Despite the romanticized stereotypes, working on music is not all creativity. There are various tedious tasks that AI can leverage, giving creatives more space to pursue their crucial goals. Hazel Savage shared how AI can automate the process of tagging music, identifying moods and genres, and even separating individual instruments within a track. This automation can lead to better data management, more accurate usage tracking, and quicker processing.

She is on her own ground with this statement, having worked with automation in this field. Musiio, developed by Savage’s company, can analyze a song to determine its genre, mood, BPM, and key. This detailed tagging process, previously done manually, can now be accomplished swiftly and accurately by AI. This saves time and reduces human error, ensuring that the metadata associated with each track is precise. That means a higher chance that the music reaches the right ears.

And it’s not where the list of benefits ends. AI’s ability to separate stems from a track means that producers and remix artists can easily access individual components of a song, fostering creativity and new interpretations of existing music.

Hazel Savage on Generative vs. Assistive AI

Examples of AI and Generative AI in Music Creation:

  • AI-Driven Mastering: Services like LANDR offer affordable, high-quality mastering using AI, making professional production accessible to independent artists.
  • Source Separation: AudioShake can separate stems (vocals, instruments) from tracks, allowing creative remixes and re-dubbing for different markets.
  • Live Production Revolutionized: Technologies like Set Mixer use AI to mix live concert outputs, providing production-ready assets immediately after a show.

Investment Trends in Music Tech Startups

Investors are starting to see the potential of AI in the music industry. Despite the cyclic nature of investment in music tech startups, a strong appetite for AI innovation, particularly for proprietary AI models, is visible. And it grows with eating! However, startups must ensure they have a solid business case and legal use cases for their technology to attract and sustain investment.

The initial skepticism towards AI in the music industry will turn into an eventual acceptance, according to Hazel Savage. When she started her company in 2018, few saw the potential of AI, but now it has become a hot topic. Investors are particularly interested in startups that leverage AI to create innovative solutions, such as automated music tagging, music recommendation systems, and AI-driven music production tools.

Nevertheless, music startups must navigate the complex landscape of legal and ethical use cases to ensure their technology can be legally and effectively integrated into the industry. The essential aspects? Ensuring the training data is legally obtained and AI models comply with copyright laws.

Key Considerations for Startups:

  • Legal Compliance: Ensuring AI models are trained on legally obtained data.
  • Business Case: Demonstrating clear use cases and benefits to attract investment.
  • Ethical Use: Adhering to ethical standards to build trust and sustainability.

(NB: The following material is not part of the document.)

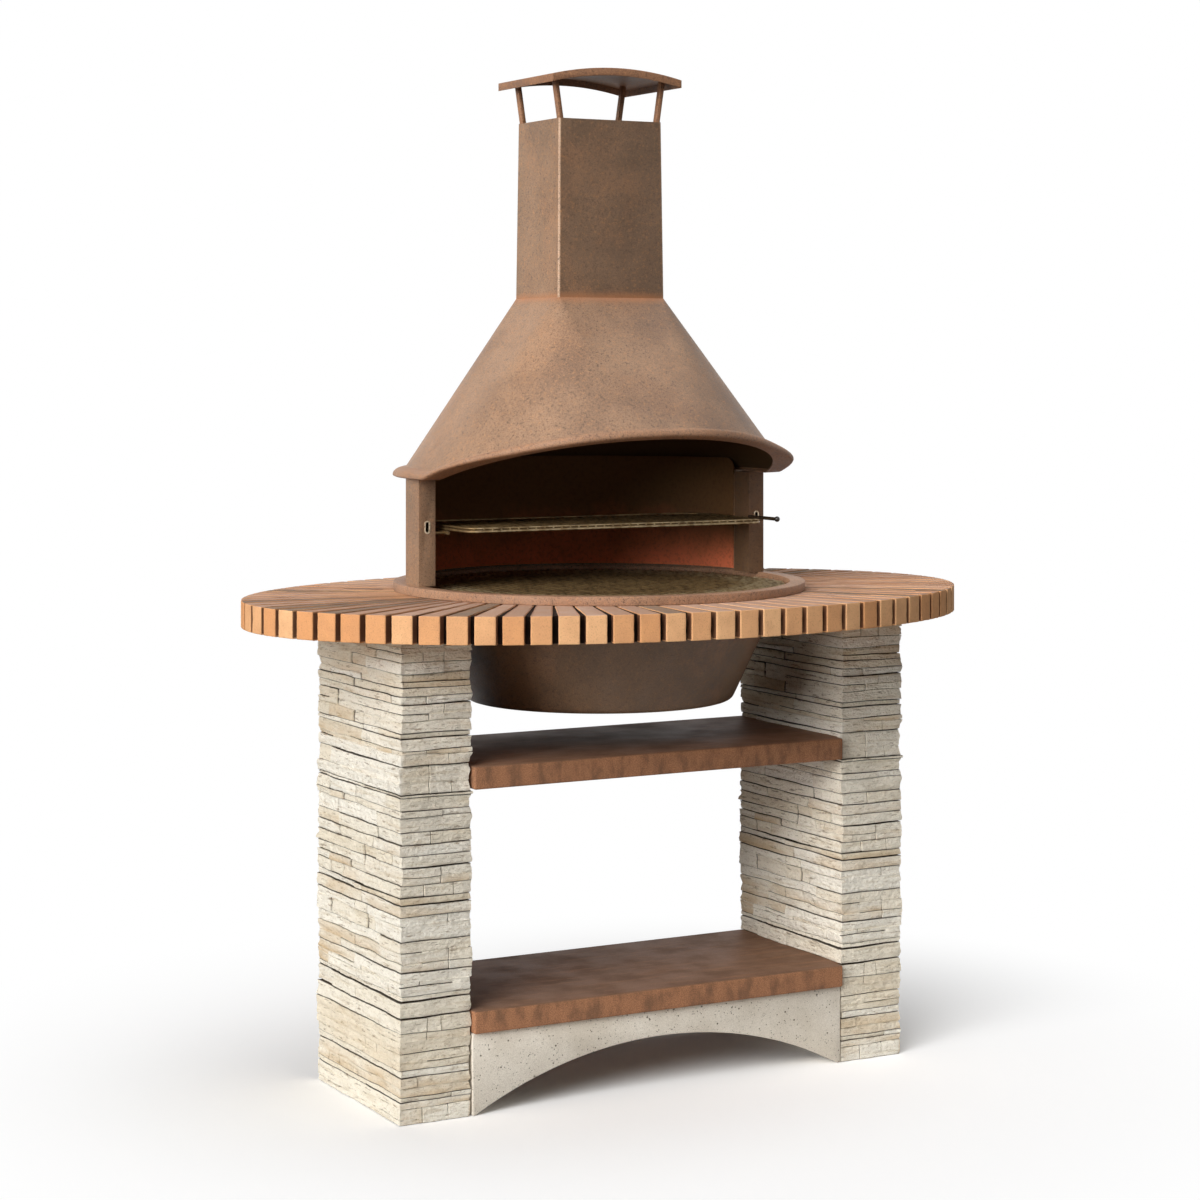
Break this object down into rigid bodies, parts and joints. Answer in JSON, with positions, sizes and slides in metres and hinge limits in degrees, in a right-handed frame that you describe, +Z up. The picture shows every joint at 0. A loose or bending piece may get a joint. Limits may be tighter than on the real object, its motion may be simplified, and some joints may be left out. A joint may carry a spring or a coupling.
{
  "type": "outdoor masonry barbecue",
  "caption": "Free-standing masonry barbecue: stone-faced pillars, shelves, oval brick worktop, round steel brazier, open-fronted firebox with pull-out grill, and a domed hood with chimney and cap.",
  "frame": {"origin": "on the ground under the middle of the oval worktop", "axes": "+X to the right seen from the front, +Y to the back, +Z up; the fire mouth faces -Y"},
  "size_m": [1.4858, 1.01, 1.946],
  "materials": {
    "cast_stone": "split stone face, matt, cream to beige with grey-brown joints",
    "concrete": "smooth cast concrete with fine dark pores",
    "stained_concrete": "brown stained cast concrete, mottled, with a slight sheen",
    "mortar": "dark raked mortar",
    "firebrick": "fired clay, matt and sandy, orange to tan",
    "rust_brown_steel": "mottled rust-brown heat-proof coat, matt to satin",
    "sooty_steel": "dark red-brown, sooted",
    "grill_wire": "heat-tinted wire, bright where rubbed",
    "cast_grate": "raw cast iron",
    "fixings": "plain zinc-plated steel",
    "handle_steel": "dark drawn steel rod",
    "knob_plastic": "black moulded heat-proof plastic"
  },
  "bodies": {
    "barbecue": {"left_pillar": "cast_stone", "right_pillar": "cast_stone", "arch_panel": "concrete", "lower_shelf": "stained_concrete", "middle_shelf": "stained_concrete", "worktop_core": "mortar", "bricks_front_right": "firebrick", "bricks_right_front": "firebrick", "bricks_right_back": "firebrick", "bricks_back_right": "firebrick", "bricks_back_left": "firebrick", "bricks_left_back": "firebrick", "bricks_left_front": "firebrick", "bricks_front_left": "firebrick", "brazier_bowl": "rust_brown_steel", "brazier_ring": "rust_brown_steel", "left_post": "rust_brown_steel", "right_post": "rust_brown_steel", "left_slot_rim": "fixings", "right_slot_rim": "fixings", "firebox_wall": "rust_brown_steel", "wall_bolts": "fixings", "heat_shield": "sooty_steel", "shield_spacers": "fixings", "shield_screws": "fixings", "left_grill_rail": "grill_wire", "right_grill_rail": "grill_wire", "hood": "rust_brown_steel", "hood_lip": "rust_brown_steel", "flue_spigot": "sooty_steel", "chimney": "rust_brown_steel", "cap_legs": "rust_brown_steel", "cap": "rust_brown_steel"},
    "pull_out_grill": {"upper_grill": "grill_wire", "handle_rod": "handle_steel", "handle_knob": "knob_plastic"},
    "lift_out_grill": {"lower_grill": "grill_wire"},
    "fire_grate": {"charcoal_grate": "cast_grate"}
  },
  "joints": [
    {"name": "upper_grill_slide", "type": "slide", "parent": "barbecue", "child": "pull_out_grill", "axis": [0, -1, 0], "range_m": [-0.01, 0.14]},
    {"name": "lower_grill_lift", "type": "slide", "parent": "barbecue", "child": "lift_out_grill", "axis": [0, 0, 1], "range_m": [0, 0.08]},
    {"name": "charcoal_grate_lift", "type": "slide", "parent": "barbecue", "child": "fire_grate", "axis": [0, 0, 1], "range_m": [0, 0.12]}
  ]
}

Consumer Perception of AI in Music Production

Yes – AI models are getting better and better at performing creative tasks. But there’s a catch – according to studies, consumers notably prefer human creativity and value human involvement in music production. That could mean AI-generated music may resist widespread acceptance.

Thus, understanding consumer sentiment is crucial for music startups and artists thinking of AI automation, as emphasized by Sania Haq. While AI can assist in music creation, listeners still crave the human element. This preference is evident in the success of live performances and the personal connections fans feel with their favourite artists.

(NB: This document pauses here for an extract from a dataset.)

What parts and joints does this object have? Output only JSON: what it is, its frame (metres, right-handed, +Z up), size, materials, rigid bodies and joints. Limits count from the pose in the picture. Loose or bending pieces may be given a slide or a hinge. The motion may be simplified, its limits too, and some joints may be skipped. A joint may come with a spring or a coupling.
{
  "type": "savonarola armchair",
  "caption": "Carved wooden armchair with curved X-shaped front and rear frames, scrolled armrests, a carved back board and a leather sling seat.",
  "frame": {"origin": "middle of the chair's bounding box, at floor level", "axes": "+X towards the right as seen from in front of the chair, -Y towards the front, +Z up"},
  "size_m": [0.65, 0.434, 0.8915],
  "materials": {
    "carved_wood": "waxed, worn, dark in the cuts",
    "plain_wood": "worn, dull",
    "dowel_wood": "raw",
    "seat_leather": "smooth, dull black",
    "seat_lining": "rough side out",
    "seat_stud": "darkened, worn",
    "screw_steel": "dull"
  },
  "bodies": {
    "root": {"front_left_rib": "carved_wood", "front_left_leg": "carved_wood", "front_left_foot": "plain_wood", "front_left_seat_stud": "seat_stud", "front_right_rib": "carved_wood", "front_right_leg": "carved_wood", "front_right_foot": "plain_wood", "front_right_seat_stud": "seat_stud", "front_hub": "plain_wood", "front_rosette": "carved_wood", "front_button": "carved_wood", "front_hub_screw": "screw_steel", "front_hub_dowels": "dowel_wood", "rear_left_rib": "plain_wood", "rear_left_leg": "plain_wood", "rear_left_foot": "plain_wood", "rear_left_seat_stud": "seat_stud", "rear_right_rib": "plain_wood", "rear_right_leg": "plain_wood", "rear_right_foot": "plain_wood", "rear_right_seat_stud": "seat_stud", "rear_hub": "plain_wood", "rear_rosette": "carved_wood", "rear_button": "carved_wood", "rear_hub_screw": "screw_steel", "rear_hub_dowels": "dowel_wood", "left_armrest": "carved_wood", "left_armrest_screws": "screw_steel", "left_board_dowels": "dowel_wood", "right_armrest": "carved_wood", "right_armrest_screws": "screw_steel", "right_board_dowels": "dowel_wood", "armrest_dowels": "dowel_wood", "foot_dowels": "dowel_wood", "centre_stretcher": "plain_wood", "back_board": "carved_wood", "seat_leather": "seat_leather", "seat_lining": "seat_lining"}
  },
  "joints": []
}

While AI can enhance music production by providing tools for mixing, mastering, and even composing, the human touch in creating music remains irreplaceable. Music entrepreneurs should aim for a balanced approach, where AI supports but does not overshadow human creativity, ensuring that music creation’s emotional and personal elements are preserved.

However, as Hazel Savage points out, the approach to music and artists is evolving in front of our eyes. With GenZ and Alpha becoming dominant consumer groups, music companies and creators will be able to go all in terms of AI-driven innovation. It will be less about the songs themselves and more about the opportunities they create. Generative AI in music creation may blossom on this perfect ground!

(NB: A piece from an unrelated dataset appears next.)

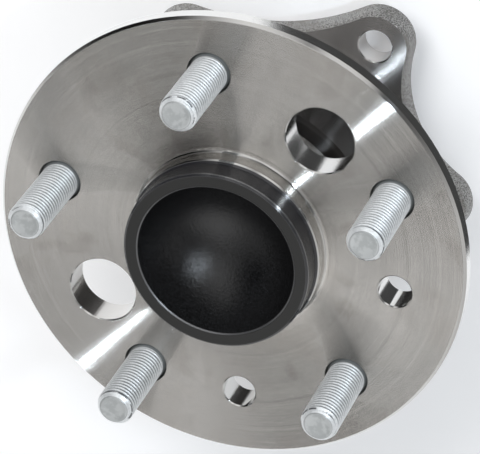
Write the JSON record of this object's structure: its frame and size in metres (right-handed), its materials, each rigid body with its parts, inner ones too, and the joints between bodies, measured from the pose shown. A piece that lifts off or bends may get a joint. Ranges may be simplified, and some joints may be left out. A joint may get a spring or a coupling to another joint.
{
  "type": "wheel hub bearing",
  "caption": "Flanged wheel hub on a sealed double-row ball bearing, with wheel studs, a hollow pilot and a lobed housing flange that bolts to the knuckle.",
  "frame": {"origin": "centre of the wheel flange's outboard face, in the middle of the wheel studs", "axes": "+Z outboard along the spin axis, out of the face the wheel sits on; +X from the axis through one wheel stud at rest"},
  "size_m": [0.1518, 0.1518, 0.1136],
  "materials": {
    "wheel_hub": "turned steel with a black forged pilot",
    "wheel_studs": "bright zinc plate",
    "inner_ring": "ground bearing steel",
    "lock_nut": "phosphated steel",
    "bearing_housing": "raw forging with turned faces",
    "seal_case": "pressed sheet",
    "seal_lips": "moulded rubber",
    "outboard_cage": "glass-filled nylon",
    "inboard_cage": "glass-filled nylon",
    "balls": "polished",
    "end_cap": "pressed and plated sheet"
  },
  "bodies": {
    "housing": {"bearing_housing": "bearing_housing", "seal_case": "seal_case", "seal_lips": "seal_lips", "end_cap": "end_cap"},
    "hub": {"wheel_hub": "wheel_hub", "wheel_studs": "wheel_studs", "inner_ring": "inner_ring", "lock_nut": "lock_nut"},
    "outboard_row": {"outboard_cage": "outboard_cage", "outboard_ball_1": "balls", "outboard_ball_2": "balls", "outboard_ball_3": "balls", "outboard_ball_4": "balls", "outboard_ball_5": "balls", "outboard_ball_6": "balls", "outboard_ball_7": "balls", "outboard_ball_8": "balls", "outboard_ball_9": "balls", "outboard_ball_10": "balls", "outboard_ball_11": "balls", "outboard_ball_12": "balls"},
    "inboard_row": {"inboard_cage": "inboard_cage", "inboard_ball_1": "balls", "inboard_ball_2": "balls", "inboard_ball_3": "balls", "inboard_ball_4": "balls", "inboard_ball_5": "balls", "inboard_ball_6": "balls", "inboard_ball_7": "balls", "inboard_ball_8": "balls", "inboard_ball_9": "balls", "inboard_ball_10": "balls", "inboard_ball_11": "balls", "inboard_ball_12": "balls"}
  },
  "joints": [
    {"name": "hub_spin", "type": "hinge", "parent": "housing", "child": "hub", "pos_m": [0, 0, 0], "axis": [0, 0, 1], "continuous": true},
    {"name": "outboard_row_orbit", "type": "hinge", "parent": "housing", "child": "outboard_row", "pos_m": [0, 0, 0], "axis": [0, 0, 1], "continuous": true},
    {"name": "inboard_row_orbit", "type": "hinge", "parent": "housing", "child": "inboard_row", "pos_m": [0, 0, 0], "axis": [0, 0, 1], "continuous": true}
  ],
  "couplings": [
    {"joint": "outboard_row_orbit", "follows": "hub_spin", "ratio": 0.4133},
    {"joint": "inboard_row_orbit", "follows": "hub_spin", "ratio": 0.4133}
  ]
}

Insights on Consumer Preferences:

  • Emotional Connection: The importance of the human touch in creating emotionally resonant music.
  • Live Performances: The continued value of live, human-performed music experiences.
  • Balancing AI and Human Creativity: Using AI to enhance, not replace, the human element in music.
Hazel Savage on Virtual Music Trends and AI

Future Trends and Collaborations in the Music Industry

DJ-created mashups and cross-genre collaborations attract listeners and can be a significant factor in driving popularity. However, it is the authentic collaborations between artists that are the most valued among consumers. Take Stormzy and AP Dhillon or Sia and Diljit Dosanjh, the team-ups brought up by Sania Haq – they sparked real excitement and interest in the consumer group.

Without a doubt, these collaborations resonate more with audiences than AI-generated mashups. We, as listeners, want to see genuine connections form in front of us and experience the results of these exchanges. For instance – when artists from different cultural backgrounds get together, they can introduce new sounds and expand the reach of their music. That is something AI cannot give us.

The takeaway: in order to maintain consumer trust and engagement, the industry should focus on ensuring collaborations’ authenticity and distinguishing them from AI-generated content. It’s not about excluding one or the other but taking the best of two worlds: promoting real artist collaborations while using AI to facilitate and enhance these partnerships rather than replace them.

Jane Dyball on AI and Virtual Performers in Entertainment

Ethical Considerations and Data Security in AI Development

In the music industry, AI usage can be particularly complicated due to ethical considerations, particularly in data privacy and security. Any music development company must adhere to regulations like GDPR and ensure that any use of copyrighted material is appropriately licensed.

Fortunately, there are tools for that! Hazel Savage shared her experience with Rolls Royce’s open-source AI framework, which helps organizations consider AI’s ethical, societal, and financial implications. It can guide music tech startups in developing responsible AI technologies that respect data privacy and security standards.

Integrating such ethical considerations is a key to building trust and ensuring sustainable growth in the AI-driven music industry. For instance, AI models should be trained on legally obtained data, and companies should be transparent about consumer data use. On top of that, robust data security measures can protect against breaches and ensure user data is handled responsibly.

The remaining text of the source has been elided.